Ildegarda di Bingen (1098-1179), una mistica tedesca del secolo XII, proclamata da Benedetto XVI Dottore della Chiesa (7 ottobre 2012), preferiva parlare non di croce ma di Risurrezione del Signore, come scoperta, come primavera, come nuova nascita, luce, risveglio, liberazione, come amore, speranza, riconciliazione, dono, fede (vedi pag. 79).
Infine, il nostro cristianesimo è sovente accusato o almeno sospettato d’indottrinamento e di arroganza. In ogni caso la nostra società è profondamente scettica verso ogni certezza di verità.
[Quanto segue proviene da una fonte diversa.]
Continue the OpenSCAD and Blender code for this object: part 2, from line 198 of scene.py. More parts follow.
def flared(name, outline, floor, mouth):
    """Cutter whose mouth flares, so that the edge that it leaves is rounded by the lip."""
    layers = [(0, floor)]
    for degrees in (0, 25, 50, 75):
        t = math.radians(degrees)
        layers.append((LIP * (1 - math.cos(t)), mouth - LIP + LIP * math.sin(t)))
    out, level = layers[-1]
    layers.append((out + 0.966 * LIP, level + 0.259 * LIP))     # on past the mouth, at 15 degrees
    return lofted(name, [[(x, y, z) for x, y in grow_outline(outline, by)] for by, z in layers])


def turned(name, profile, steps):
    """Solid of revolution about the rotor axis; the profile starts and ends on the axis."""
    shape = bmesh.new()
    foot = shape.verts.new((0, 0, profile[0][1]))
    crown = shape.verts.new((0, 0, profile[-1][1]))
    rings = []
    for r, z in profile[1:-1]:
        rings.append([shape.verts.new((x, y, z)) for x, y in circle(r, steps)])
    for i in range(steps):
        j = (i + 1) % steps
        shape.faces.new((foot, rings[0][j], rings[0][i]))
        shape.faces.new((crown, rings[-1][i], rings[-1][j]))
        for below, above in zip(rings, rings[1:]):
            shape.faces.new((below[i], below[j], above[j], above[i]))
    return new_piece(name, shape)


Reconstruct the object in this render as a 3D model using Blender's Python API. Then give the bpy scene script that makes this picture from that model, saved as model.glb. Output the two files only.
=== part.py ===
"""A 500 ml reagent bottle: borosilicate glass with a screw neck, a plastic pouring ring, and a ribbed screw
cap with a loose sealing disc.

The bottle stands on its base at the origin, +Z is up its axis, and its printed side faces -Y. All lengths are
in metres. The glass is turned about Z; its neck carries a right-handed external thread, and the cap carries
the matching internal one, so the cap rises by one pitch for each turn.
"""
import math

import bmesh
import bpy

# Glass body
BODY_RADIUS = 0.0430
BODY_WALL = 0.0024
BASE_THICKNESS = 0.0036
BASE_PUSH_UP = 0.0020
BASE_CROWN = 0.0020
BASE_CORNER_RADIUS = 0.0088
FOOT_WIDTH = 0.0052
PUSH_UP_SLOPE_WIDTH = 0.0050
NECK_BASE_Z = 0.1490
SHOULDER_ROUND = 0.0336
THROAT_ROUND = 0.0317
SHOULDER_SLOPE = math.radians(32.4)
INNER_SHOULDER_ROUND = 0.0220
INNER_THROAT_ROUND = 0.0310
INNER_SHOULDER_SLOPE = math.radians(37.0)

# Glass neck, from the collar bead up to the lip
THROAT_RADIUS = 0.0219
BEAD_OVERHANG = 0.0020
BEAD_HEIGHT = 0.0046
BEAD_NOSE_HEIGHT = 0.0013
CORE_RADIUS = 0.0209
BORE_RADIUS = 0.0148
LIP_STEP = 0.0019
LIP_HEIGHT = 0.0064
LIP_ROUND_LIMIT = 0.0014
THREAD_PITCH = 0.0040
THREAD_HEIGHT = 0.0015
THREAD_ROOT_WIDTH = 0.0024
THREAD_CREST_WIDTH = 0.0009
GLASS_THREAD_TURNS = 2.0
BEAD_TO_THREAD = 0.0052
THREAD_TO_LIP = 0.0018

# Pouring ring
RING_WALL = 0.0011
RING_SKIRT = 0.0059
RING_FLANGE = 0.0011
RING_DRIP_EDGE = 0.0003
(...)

Succede anzi che la verità oggi è quello che ci fanno apparire sullo schermo. L’enciclica Fides et ratio del 1998 di Giovanni Paolo II afferma che «Si può definire l’essere umano… come colui che cerca la verità» (n. 28). L’oggetto della nostra verità, ossia della nostra fede, non sono le nostre parole o le nostre verità, ma è amare e conoscere Dio, o come diceva Galileo: la scienza insegna come vada il cielo non come si vada in cielo. Noi non possediamo la verità, né la padroneggiamo.
Di fronte alla scienza, alla ricerca, ma anche di fronte alla fede e alle affermazioni di altre religioni, dobbiamo mantenere una profonda umiltà. Proclamiamo un mistero, il mistero di Dio fatto uomo e non è facile spiegarlo nella sua realtà. Ognuno di noi non possiede tutta la verità; anch’io ho bisogno della verità degli altri. Sono un mendicante della verità, come tutti gli uomini di questo mondo. Dobbiamo perciò stare attenti al nostro facile chiacchiericcio sul Vangelo e sulla fede. Solo così possiamo distruggere le false immagini di Dio che potremmo essere tentati di adorare, e liberarci dalle trappole dell’ideologia e dell’arroganza circa la verità e la nostra fede, altrimenti anche noi rischiamo di cadere nel fondamentalismo religioso.
È la testimonianza dell’amore vissuto che conquista i cuori e la mente. Tu non credi; non preoccuparti, è Dio che crede in te. Non importa quante cose fai, ma quanto amore metti in ogni cosa che fai. «Non ci sarà chiesto se siamo stati credenti, ma se siamo stati credibili» (Rosario Levantino). Predicazione, catechesi, liturgie vengono dopo. Lo sottolinea papa Francesco: «Non siamo funzionari. Abbiamo tutti bisogno di tenerezza». Voglia di tenerezza è il titolo di un film del 1983 di T. L. Brooks.